The U.S. Court of Appeals for the Second Circuit has upheld a decision dismissing with prejudice all 16 causes of action brought by the Division 1181 Amalgamated Transit Union – New York Employees Pension Fund (Fund) against the New York Department of Education (NYDOE) and several busing contractors. Plaintiff had alleged various claims under the Employee Retirement Income Security Act of 1974 (ERISA) and state law.

Partners Michael A. Kaplan and Andrew E. Graw and counsel Craig Dashiell represented Pride Transportation Services, Inc. and Quality Transportation Corp. in the case, Division 1181 Amalgamated Transit Union-New York Employees’ Pension Fund, and Its Board of Trustees v. New York City Department Of Education, Jofaz Transportation, Inc., Allied Transit Corp., Pride Transportation Services, Inc., Quality Transportation Corp.
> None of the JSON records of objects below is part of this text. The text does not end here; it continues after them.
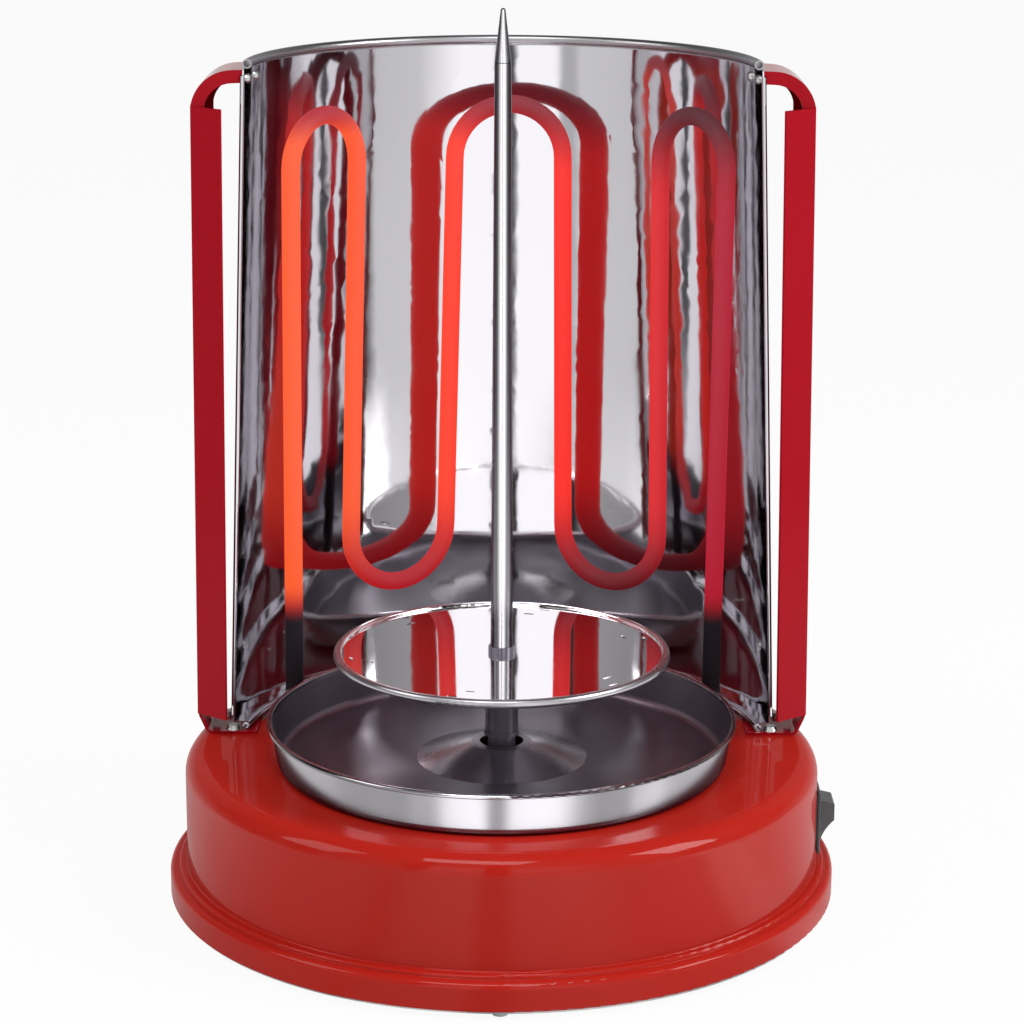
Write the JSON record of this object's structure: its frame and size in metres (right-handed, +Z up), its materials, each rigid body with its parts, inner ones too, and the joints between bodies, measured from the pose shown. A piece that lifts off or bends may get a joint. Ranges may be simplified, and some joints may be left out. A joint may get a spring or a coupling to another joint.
{
  "type": "electric skewer grill",
  "caption": "Upright electric skewer grill: motor-turned vertical spit with meat disc over a round drip tray, serpentine heater and curved reflector with side handles on a round base.",
  "frame": {"origin": "on the table under the centre of the round base, level with the rubber feet's soles", "axes": "+Z up along the spit, -Y to the open front where the cook stands, +X to the right, the side with the rocker switch"},
  "size_m": [0.29, 0.29, 0.3855],
  "materials": {
    "red_lacquer": "high-gloss stoved lacquer on sheet steel",
    "mirror_sheet": "polished sheet, hemmed and beaded edges",
    "brushed_sheet": "brushed stainless sheet, fine wear",
    "turned_steel": "turned and polished steel",
    "dark_steel": "dark turned steel",
    "hot_tube": "sheathed heater tube, glowing red, cold ends dark grey",
    "plated_steel": "zinc-plated steel",
    "bronze": "sintered bronze",
    "brass_part": "plain brass",
    "case_alloy": "die-cast alloy",
    "seal_ceramic": null,
    "switch_grey": "moulded light grey plastic",
    "rocker_dark": "moulded dark grey plastic",
    "black_rubber": "moulded black rubber",
    "block_plastic": "moulded off-white plastic",
    "wire_brown": "silicone insulation, brown",
    "wire_blue": "silicone insulation, blue",
    "wire_earth": "silicone insulation, green and yellow"
  },
  "bodies": {
    "housing": {"base_housing": "red_lacquer", "block_screws": "plated_steel", "bottom_cover": "plated_steel", "clip_screws": "plated_steel", "cord_inlet": "black_rubber", "cover_screws": "plated_steel", "earth_screw": "plated_steel", "earth_wire": "wire_earth", "gear_case": "case_alloy", "handle_left": "red_lacquer", "handle_right": "red_lacquer", "handle_screws": "plated_steel", "heater_bushes": "plated_steel", "heater_nuts": "brass_part", "heater_seals": "seal_ceramic", "heater_terminals": "brass_part", "heating_element": "hot_tube", "live_wires": "wire_brown", "motor_can": "plated_steel", "motor_screws": "plated_steel", "motor_standoffs": "plated_steel", "neutral_wires": "wire_blue", "rear_clips": "brushed_sheet", "reflector": "mirror_sheet", "reflector_rivets": "plated_steel", "rubber_feet": "black_rubber", "shaft_bush": "bronze", "switch_frame": "switch_grey", "switch_terminals": "brass_part", "terminal_block": "block_plastic"},
    "drive": {"output_shaft": "turned_steel", "drive_spindle": "turned_steel", "spindle_screw": "dark_steel"},
    "spit": {"spit_sleeve": "dark_steel", "spit_rod": "turned_steel", "spit_tip": "turned_steel", "meat_disc": "mirror_sheet", "lock_ring": "dark_steel"},
    "tray": {"drip_tray": "brushed_sheet"},
    "rocker": {"switch_rocker": "rocker_dark"}
  },
  "joints": [
    {"name": "drive_spin", "type": "hinge", "parent": "housing", "child": "drive", "pos_m": [0, -0.0185, 0.055], "axis": [0, 0, 1], "continuous": true},
    {"name": "spit_lift", "type": "slide", "parent": "drive", "child": "spit", "axis": [0, 0, 1], "range_m": [0, 0.045]},
    {"name": "tray_lift", "type": "slide", "parent": "housing", "child": "tray", "axis": [0, 0, 1], "range_m": [0, 0.03]},
    {"name": "rocker_tilt", "type": "hinge", "parent": "housing", "child": "rocker", "pos_m": [0.1348, -0.004, 0.034], "axis": [0, -1, 0], "range_deg": [0, 18]}
  ]
}
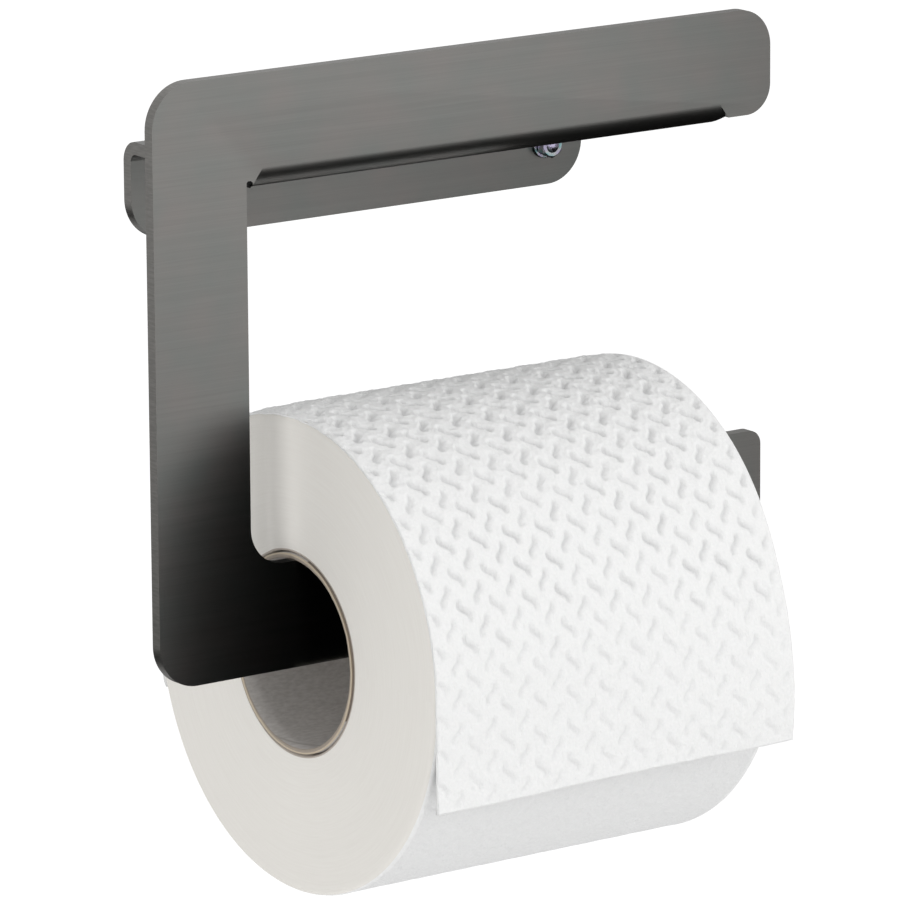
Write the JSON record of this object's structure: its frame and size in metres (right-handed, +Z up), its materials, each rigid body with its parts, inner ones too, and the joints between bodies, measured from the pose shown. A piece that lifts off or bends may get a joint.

Pride and Quality are school bus companies that entered into emergency contracts with the NYDOE in 2014 to provide transportation services to public school students after the companies that previously serviced those routes filed for bankruptcy. Both Pride and Quality are signatories to collective bargaining agreements with unions other than Division 1181. As part of their agreements with the NYDOE, Pride and Quality were required to hire unemployed bus drivers and attendants from master seniority lists. The Division 1181 Pension Fund took the position that these agreements also required Pride and Quality to pay it contributions on behalf of any person they hired from the master seniority lists who was ever previously a member of Division 1181.

After Pride and Quality rejected the Fund’s payment demands, the Fund sued them under ERISA and state law for delinquent contributions, for allegedly breaching fiduciary duties owed to Division 1181 by retaining monies rather than paying them to the Fund, and for allegedly engaging in prohibited transactions by refusing to make Division 1181’s requested payments.

In the trial court proceedings, the U.S. District Court for the Eastern District of New York rejected all of the Fund’s ERISA claims because the Fund had failed to establish the prerequisite for asserting a contribution claim under ERISAthat either Pride or Quality had an obligation to contribute to the Fund under a collective bargaining agreement or the Fund’s plan documents. Rather, the court found that Pride’s and Quality’s emergency contracts were simply private agreements between them and the New York Department of Education and that they did not meet the definition for a contribution obligation set forth in Division 1181’s plan documents. In the absence of an obligation to pay contributions, so, too, the Fund’s breach of fiduciary duty and prohibited transaction claims under ERISA failed because neither Pride nor Quality was ever in possession of, or dealt with, any assets of the Fund. The appellate court affirmed, in toto, the findings and decision of the Eastern District.

The case will have far-reaching consequences for the New York City school bus industry, as the basis of the Fund’s arguments, which relied on decades-old contractual provisions universally included in NYDOE bussing contracts, was firmly rejected by the Second Circuit.